A consumer good or “final good” is any item that is ultimately consumed, rather than used in the production of another good. For example, a microwave oven or a bicycle that is sold to a consumer is a final good or consumer good, but the components that are sold to be used in those goods are intermediate goods. For example, textiles or transistors can be used to make some further goods.
Commercial goods are construed as tangible products that are manufactured and then made available for supply to be used in an industry of commerce. Commercial goods could be tractors, commercial vehicles, mobile structures, airplanes, and even roofing materials. Commercial and personal goods as categories are very broad and cover almost everything a person sees from the time they wake up in their home, on their commute to work to their arrival at the workplace.
An “(intangible) act or use for which a consumer, firm, or government is willing to pay.” Examples include work done by barbers, doctors, lawyers, mechanics, banks, insurance companies, and so on. Public services are those that society (nation state, fiscal union or region) as a whole pays for. Using resources, skill, ingenuity, and experience, service providers benefit service consumers. Service is intangible in nature. Services may be defined as acts or performances whereby the service provider provides value to the customer.
In a narrower sense, service refers to quality of customer service: the measured appropriateness of assistance and support provided to a customer. This particular usage occurs frequently in retailing.
Any resource owned or controlled by a business or an economic entity. It is anything (tangible or intangible) that can be used to produce positive economic value. Assets represent value of ownership that can be converted into cash (although cash itself is also considered an asset). The balance sheet of a firm records the monetary value of the assets owned by that firm. It covers money and other valuables belonging to an individual or to a business.
Assets can be grouped into two major classes: tangible assets and intangible assets. Tangible assets contain various subclasses, including current assets and fixed assets. Current assets include cash, inventory, accounts receivable, while fixed assets include land, buildings and equipment. Intangible assets are non-physical resources and rights that have a value to the firm because they give the firm an advantage in the marketplace. Intangible assets include goodwill, copyrights, trademarks, patents, computer programs, and financial assets, including financial investments, bonds, and stocks.
Any transaction involves a change in the status of the finances of two or more businesses or individuals. A financial transaction always involves one or more financial asset, most commonly money or another valuable item such as gold or silver.

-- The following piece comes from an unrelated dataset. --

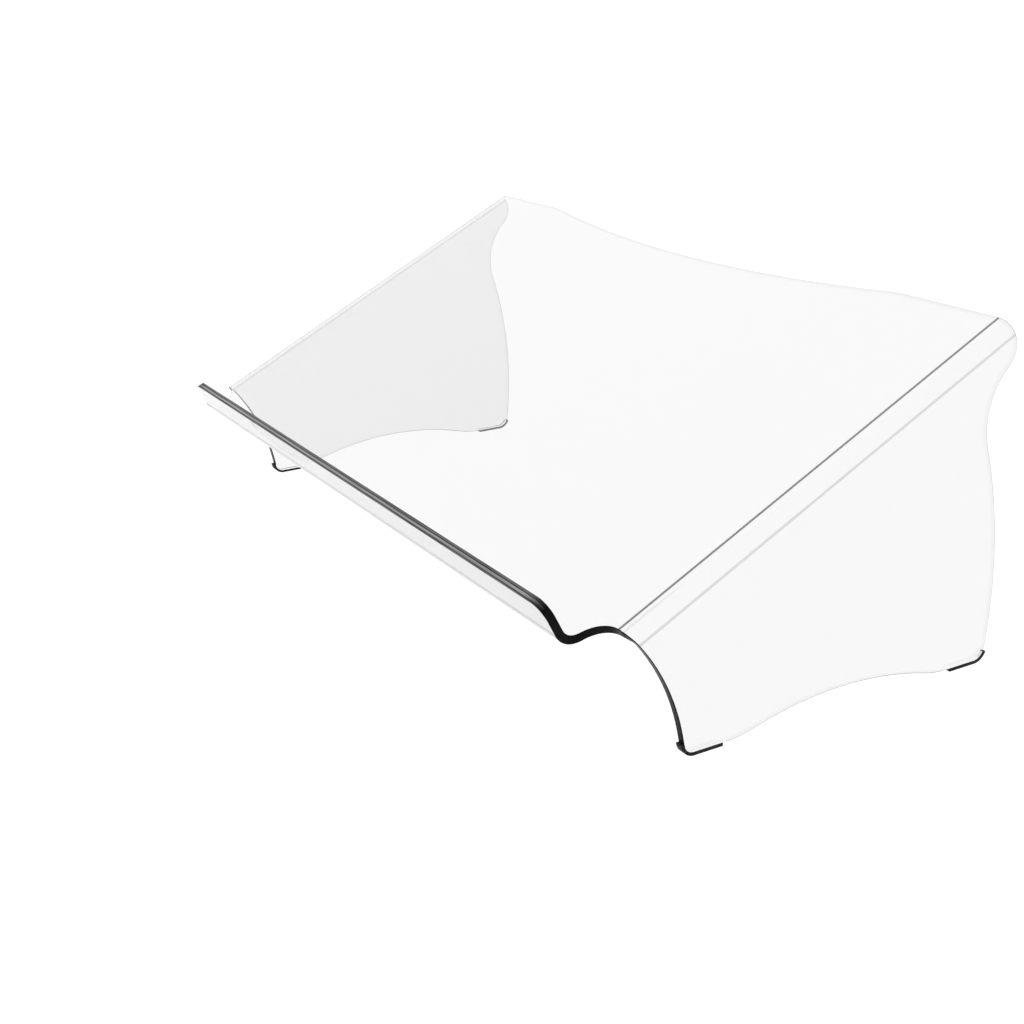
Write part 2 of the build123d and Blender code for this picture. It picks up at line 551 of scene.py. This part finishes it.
def shadeLipEnds(nodes, links, colour):
    # painted shade: the lip's bands go dark round its corners
    where = nodes.new("ShaderNodeTexCoord")
    apart = nodes.new("ShaderNodeSeparateXYZ")
    reach = nodes.new("ShaderNodeMath")
    reach.operation = "ABSOLUTE"
    fade = nodes.new("ShaderNodeMapRange")
    fade.inputs["From Min"].default_value, fade.inputs["From Max"].default_value = lipEdgeShadeLook["fade"]
    mix = nodes.new("ShaderNodeMix")
    mix.data_type = "RGBA"
    mix.inputs["B"].default_value = edgeShadeLook["dark"]
    links.new(where.outputs["Object"], apart.inputs["Vector"])
    links.new(apart.outputs["X"], reach.inputs[0])
    links.new(reach.outputs["Value"], fade.inputs["Value"])
    links.new(fade.outputs["Result"], mix.inputs["Factor"])
    links.new(colour, mix.inputs["A"])
    return mix.outputs["Result"]


def makeShadedEdge(name, tones, stretch, onLip=False):
    # painted shade: near black from outside, standing in for the dark look of a clear cut edge;
    # clear from inside
    material, nodes, links, shader, output = newMaterial(name)
    streaks = noise(nodes, links, 1, stretch)
    colour = blendColour(nodes, links, streaks, *tones)
    if onLip:
        colour = shadeLipEnds(nodes, links, colour)
    links.new(colour, shader.inputs["Base Color"])
    links.new(spread(nodes, links, streaks, *edgeShadeLook["rough"]), shader.inputs["Roughness"])
    shader.inputs["Specular IOR Level"].default_value = edgeShadeLook["gloss"]
    side = nodes.new("ShaderNodeNewGeometry")
    path = nodes.new("ShaderNodeLightPath")
    surface = passThrough(
        nodes, links, shader.outputs["BSDF"], side, ("Backfacing",), edgeShadeLook["behind"]
    )
    surface = passThrough(nodes, links, surface, path, floorRays, untinted)
    links.new(surface, output.inputs["Surface"])
    return material


def makeRubber():
    material, nodes, links, shader, output = newMaterial("blackRubber")
    grain = noise(nodes, links, rubberLook["grainScale"])
    tone = noise(nodes, links, rubberLook["toneScale"])
    colour = blendColour(nodes, links, tone, rubberLook["dark"], rubberLook["light"])
    links.new(colour, shader.inputs["Base Color"])
    links.new(spread(nodes, links, grain, *rubberLook["rough"]), shader.inputs["Roughness"])
    shader.inputs["Specular IOR Level"].default_value = rubberLook["gloss"]
    bump = nodes.new("ShaderNodeBump")
    bump.inputs["Strength"].default_value = rubberLook["bump"]
    bump.inputs["Distance"].default_value = rubberLook["bumpDepth"]
    links.new(grain, bump.inputs["Height"])
    links.new(bump.outputs["Normal"], shader.inputs["Normal"])
    path = nodes.new("ShaderNodeLightPath")
    surface = passThrough(nodes, links, shader.outputs["BSDF"], path, floorRays, untinted)
    links.new(surface, output.inputs["Surface"])
    return material


blackRubber = makeRubber()
acrylicSheet = makeSheet([
    makeGlass("clearAcrylic", acrylicLook["colour"], acrylicLook["scratchRough"]),
    makeShadedEdge("edgePaintedShade", (edgeShadeLook["dark"], edgeShadeLook["light"]), edgeShadeLook["grain"]),
    makeGlass("bendShadeNear", bendShadeLook["near"], bendShadeLook["rough"]),
    makeGlass("bendShadeFar", bendShadeLook["far"], bendShadeLook["rough"]),
    makeShadedEdge("lipEdgeShadeMiddle", lipEdgeShadeLook["middle"], lipEdgeShadeLook["streak"], onLip=True),
    makeShadedEdge("lipEdgeShadeRim", lipEdgeShadeLook["rim"], lipEdgeShadeLook["streak"], onLip=True),
    makeGlass("bendShadeFold", bendShadeLook["fold"], bendShadeLook["rough"]),
    makeGlass("lipAcrylicShaded", acrylicLook["lipShadedColour"], acrylicLook["scratchRough"]),
])
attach(acrylicSheet, "root")
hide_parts("acrylic_body")
print("acrylic sheet bent", len(acrylicSheet.data.polygons))

# rubber strips on the legs' corners

strip = {
    "round": 0.0001,
    "segments": 2,
    "mergeReach": 1e-6,
    "flatAngle": 0.5,  # faces closer than this are one face
    "sharpAngle": 40,  # edges to round
    "creaseAngle": 28,  # edges to keep sharp
    "names": {
        "foot_front_left": "stripFrontLeft",
        "foot_front_right": "stripFrontRight",
        "foot_rear_left": "stripRearLeft",
        "foot_rear_right": "stripRearRight",
    },
}


def makeStrip(node, name):
    bm = bmesh.new()
    bm.from_mesh(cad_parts[node].data)
    bmesh.ops.remove_doubles(bm, verts=bm.verts[:], dist=strip["mergeReach"])
    bmesh.ops.dissolve_limit(
        bm, verts=bm.verts[:], edges=bm.edges[:], angle_limit=math.radians(strip["flatAngle"])
    )
    sharp = [
        edge for edge in bm.edges
        if edge.calc_face_angle(0) > math.radians(strip["sharpAngle"])
    ]
    bmesh.ops.bevel(
        bm, geom=sharp, offset=strip["round"], offset_type="OFFSET", affect="EDGES",
        segments=strip["segments"], profile=0.5, material=-1, clamp_overlap=True,
    )
    for face in bm.faces:
        face.smooth = True
    for edge in bm.edges:
        edge.smooth = edge.calc_face_angle(0) < math.radians(strip["creaseAngle"])
    piece = finishMesh(bm, name, [blackRubber])
    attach(piece, "root")
    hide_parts(node)


for node, name in strip["names"].items():
    makeStrip(node, name)
print("rubber strips made")

# floor and light

studio = {
    "floorSize": 40.0,
    "floorTone": (0.97, 0.97, 0.97, 1),
    "floorRough": 1.0,
    "floorGloss": 0.0,
    "skyTone": (1, 1, 1, 1),
    "skyStrength": 1.13,
}


def makeFloor():
    bm = bmesh.new()
    bmesh.ops.create_grid(bm, x_segments=1, y_segments=1, size=studio["floorSize"])
    material, nodes, links, shader, output = newMaterial("paleFloor")
    shader.inputs["Base Color"].default_value = studio["floorTone"]
    shader.inputs["Roughness"].default_value = studio["floorRough"]
    shader.inputs["Specular IOR Level"].default_value = studio["floorGloss"]
    finishMesh(bm, "floor", [material])


def makeLight():
    world = bpy.data.worlds.new("studio")
    bpy.context.scene.world = world
    world.use_nodes = True
    sky = world.node_tree.nodes["Background"]
    sky.inputs["Color"].default_value = studio["skyTone"]
    sky.inputs["Strength"].default_value = studio["skyStrength"]


makeFloor()
makeLight()
bpy.context.scene.view_settings.view_transform = "Standard"
print("floor and light set")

There are many types of financial transactions. The most common type, purchases, occur when a good, service, or other commodity is sold to a consumer in exchange for money. Most purchases are made with cash payments, including
- physical currency,
- debit cards,
- or checks.
The other main form of payment is credit, which gives immediate access to funds in exchange for repayment at a later date.
In closing, financial freedom or financial independence is the status of having enough income or wealth sufficient to pay one’s living expenses for the rest of one’s life without having to be employed or dependent on others. Income earned without having to work a job is commonly referred to as passive income.
There are many strategies to achieve financial independence, each with their own benefits and drawbacks. Someone who wishes to achieve financial independence can find it helpful to have a financial plan and budget, so that they have a clear view of their current incomes and expenses, and can identify and choose appropriate strategies to move towards their financial goals. A financial plan addresses every aspect of a person’s finances.